NVidia’s GPU chips contain hundreds of simple processing units, each driving a display region on the monitor. NVidia later added a set of APIs to allow users program those chips and use them for general purpose computing. Please check General-purpose computing on graphics processing units (GPGPU) for more details.
Above debates about architecture and programming language would be unnecessary, if everyone could built a computer chip customized for his task and then program it to fine-tune the performance. Unfortunately, fabricating a custom chip is very expensive.
FPGA technology from Xilinx and Altera removes the fabrication problem by designing generic chips customizable through hardware level programming.
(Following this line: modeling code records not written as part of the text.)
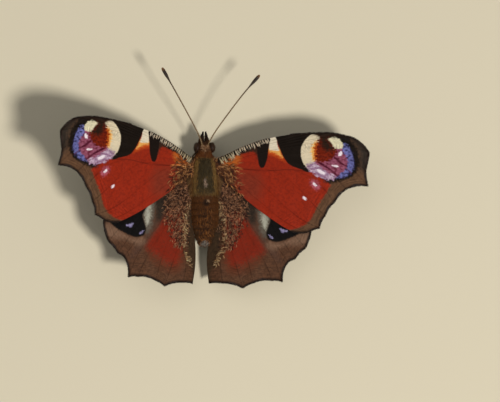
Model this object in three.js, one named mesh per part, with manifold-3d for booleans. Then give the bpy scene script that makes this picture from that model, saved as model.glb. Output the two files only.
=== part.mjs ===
// A peacock butterfly resting with its wings open, life size, as it stands on flat ground.
// Millimetres, +Z up, +Y towards the head, feet on the plane z = 0.
import * as THREE from "three";
import { mergeVertices } from "three/addons/utils/BufferGeometryUtils.js";
import Module from "manifold-3d";

const wasm = await Module();
wasm.setup();

const radians = THREE.MathUtils.degToRad;
const SIDES = { right: 1, left: -1 };

// Gap that touching pieces keep between their faces
const GAP = 0.3;

// Colours of the pieces
const COLOURS = {
  wing: { color: 0x8e2a18, roughness: 0.75, metalness: 0 },
  thorax: { color: 0x4f4026, roughness: 0.95, metalness: 0 },
  abdomen: { color: 0x5a3a20, roughness: 0.95, metalness: 0 },
  head: { color: 0x6b3a20, roughness: 0.95, metalness: 0 },
  horn: { color: 0x33271e, roughness: 0.6, metalness: 0 },
  eye: { color: 0x20140f, roughness: 0.25, metalness: 0 },
};

// The body from nose to tail, in stations: y along it, half width, half height and the height of its middle.
const HEAD = [
  [11.25, 0.5, 0.5, 4.7],
  [10.9, 1.0, 0.95, 4.75],
  [10.3, 1.3, 1.25, 4.85],
  [9.6, 1.45, 1.4, 4.95],
  [8.95, 1.55, 1.4, 5.05],
  [8.55, 1.65, 1.4, 5.1],
];
const THORAX = [
  [8.2, 1.8, 1.5, 5.15],
  [7.8, 2.15, 1.85, 5.15],
  [7.1, 2.5, 2.2, 5.2],
  [5.9, 2.7, 2.4, 5.25],
  [4.5, 2.75, 2.4, 5.25],
  [3.1, 2.75, 2.3, 5.2],
  [1.9, 2.65, 2.2, 5.1],
  [1.15, 2.5, 2.05, 5.0],
];
const ABDOMEN = {
  front: 0.85, back: -8.9, frontZ: 4.95, backZ: 3.7,
  halfWidth: 2.75, halfHeight: 2.15, tip: 0.5, segments: 8, groove: 0.05,
  waist: 0.91, swellTo: 0.3, taperFrom: 0.45, taper: 0.57, taperCurve: 1.67, clear: 0.12,
};

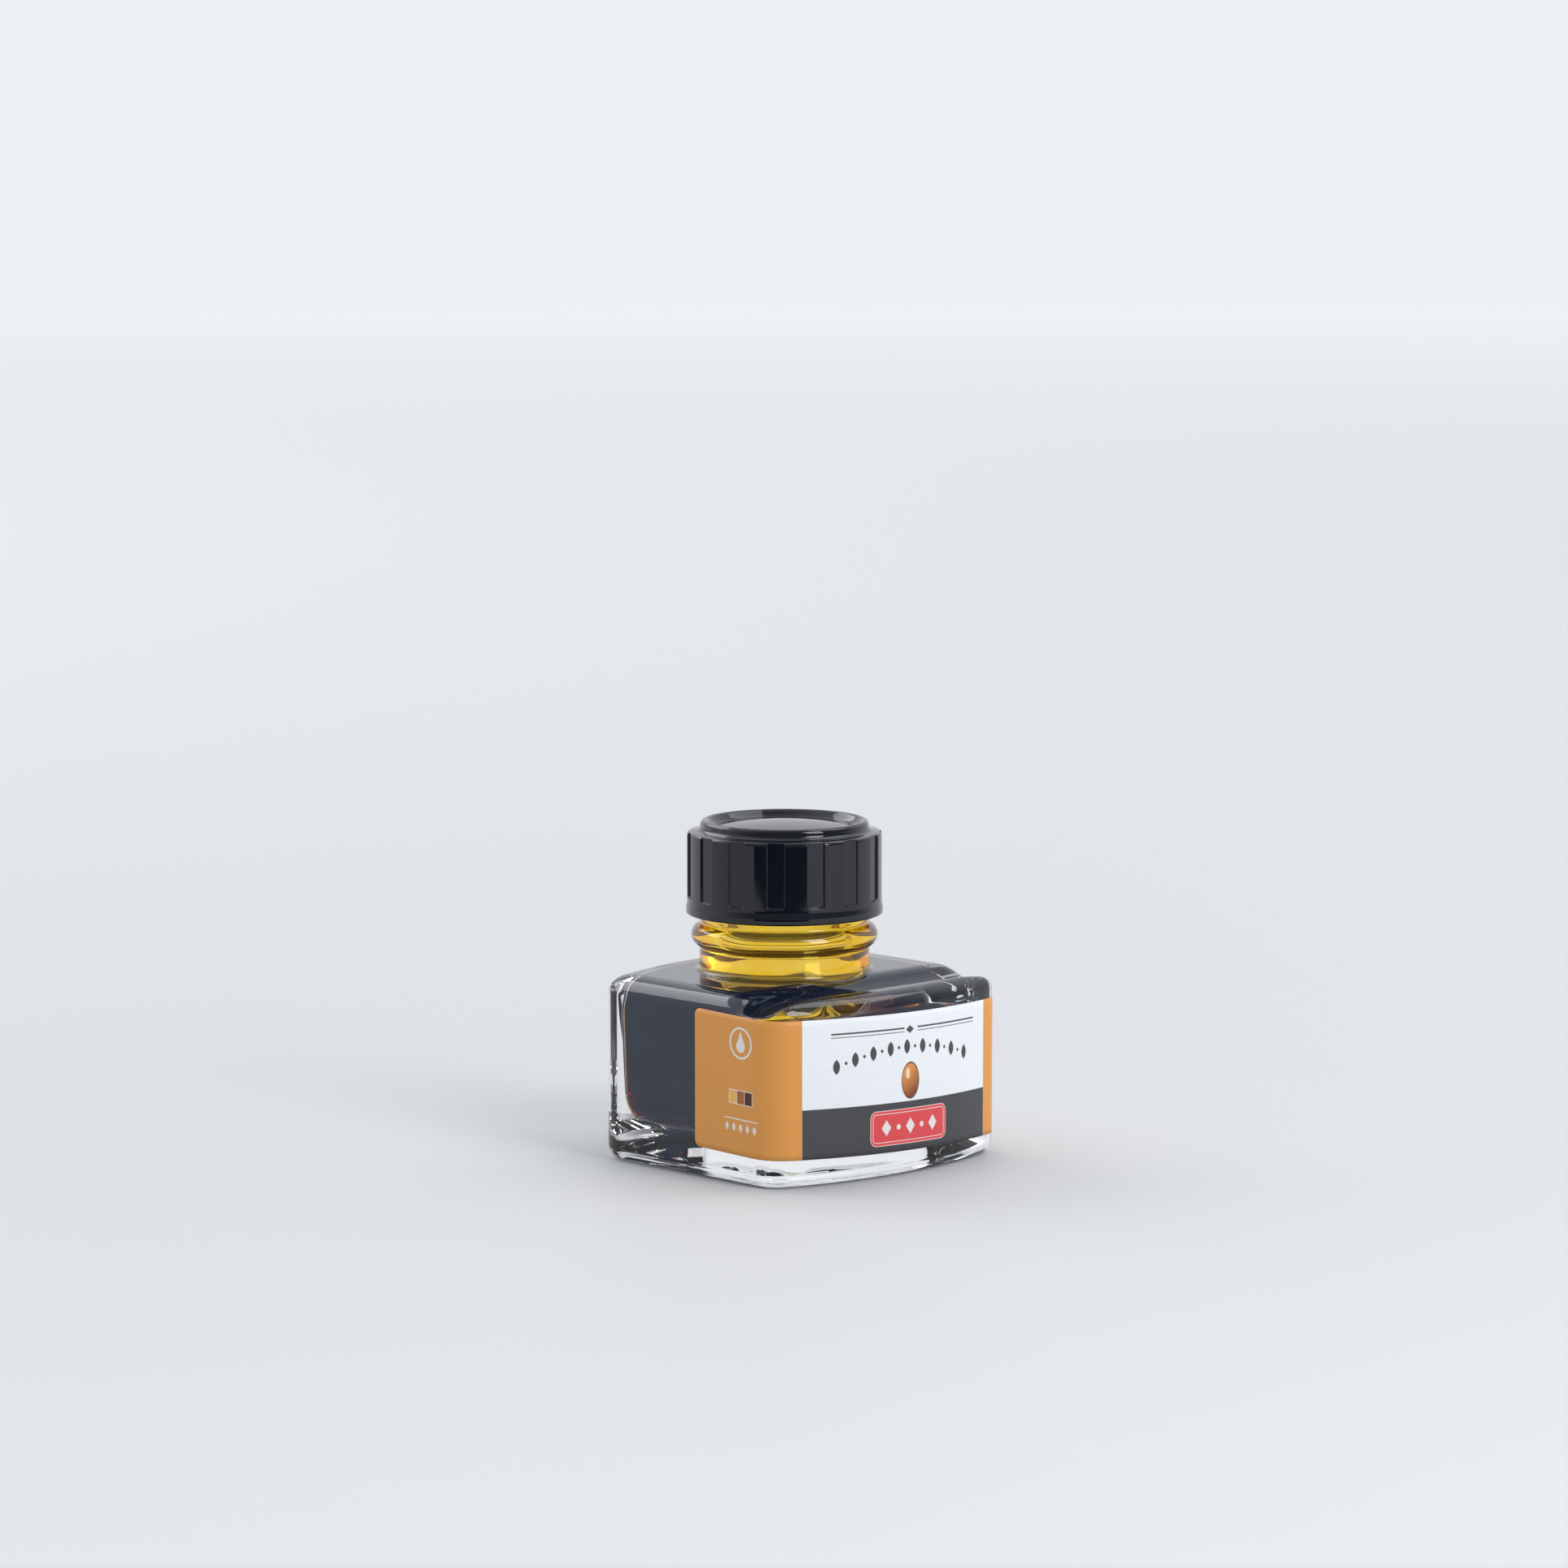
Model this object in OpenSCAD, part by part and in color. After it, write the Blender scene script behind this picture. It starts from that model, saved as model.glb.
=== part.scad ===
// Square ink bottle with a pen rest: moulded glass, ink, wrap-round label, screw cap and seal disc.
// The origin is under the middle of the bottle, on the surface it stands on. +Z is up, and the
// label's wide panel faces -Y. All lengths are in millimetres.

/* [Glass body] */
// Width across the two flat side faces
body_w = 49.5; // [46:0.5:54]
// Depth from the middle of the front face to the middle of the back face
body_d = 48.2; // [45:0.2:52]
// Height of the flat shoulder round the neck
plateau_h = 29.1; // [29:0.1:29.5]
// Height of the upright faces, up to where the shoulder's rounding starts
face_h = 26.2; // [25.5:0.1:26.2]
// Radius of the upright corners
corner_r = 5.3; // [5:0.1:7]
// How far the front face swells between its corners
front_bow = 2.9; // [1:0.1:4]
// How far the back face swells between its corners
back_bow = 3.4; // [1:0.1:4]
// Thickness of the side walls
wall_t = 4.1; // [3:0.1:4.5]
// Thickness of the glass under the ink
floor_t = 5.8; // [4:0.1:7]
// Thickness of the shoulder
roof_t = 2.8; // [2:0.1:3]

/* [Pen rest] */
// Distance of the groove's lowest line in front of the body's middle
groove_y = 15.7; // [15:0.1:17]
// Depth of the groove below the shoulder
groove_depth = 2.5; // [1.5:0.1:2.5]
// Height of the front ridge below the shoulder
ridge_drop = 0.3; // [0:0.1:1]

/* [Neck] */
// Distance of the neck's axis behind the body's middle
neck_y = 3.3; // [2:0.1:4]
// Outer radius of the neck below its bead
neck_r = 13.3; // [12.8:0.1:13.8]
// Outer radius of the bead
bead_r = 14.6; // [14:0.1:15]
// Height of the bead's widest line
bead_h = 34.7; // [34.5:0.1:35]
// Radius of the mouth
mouth_r = 9.5; // [8.5:0.1:10]
// Height of the lip
lip_h = 49.55; // [49:0.05:50]

/* [Thread] */
// Rise of the thread in one turn, for six turns to the inch
pitch = 4.233; // [4:0.001:4.5]
// Radius at the root of the glass thread
glass_root_r = 12.6; // [12.4:0.1:12.7]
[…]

FPGAs contain gates and building blocks, whose connections are reprogrammed by passing electric signals into them. The reprogrammed chip can then be used just like a Intel chip. Pretty cool, eh?
Please do not forget that you will do diddly squat, if we give you an Intel chip. The chip needs to come in a board (motherboard) with memory and other useful units before we can start talking. For grandmas and most python programmers, the board needs to come packaged within a large and generally trouble free box.
The same is true for FPGA chips. You need to get them in the form of cards or complete boxes. The process can be ad maddening as trying to select a shampoo from the supermarket isle given how many variations of FPGA chips and boards are around.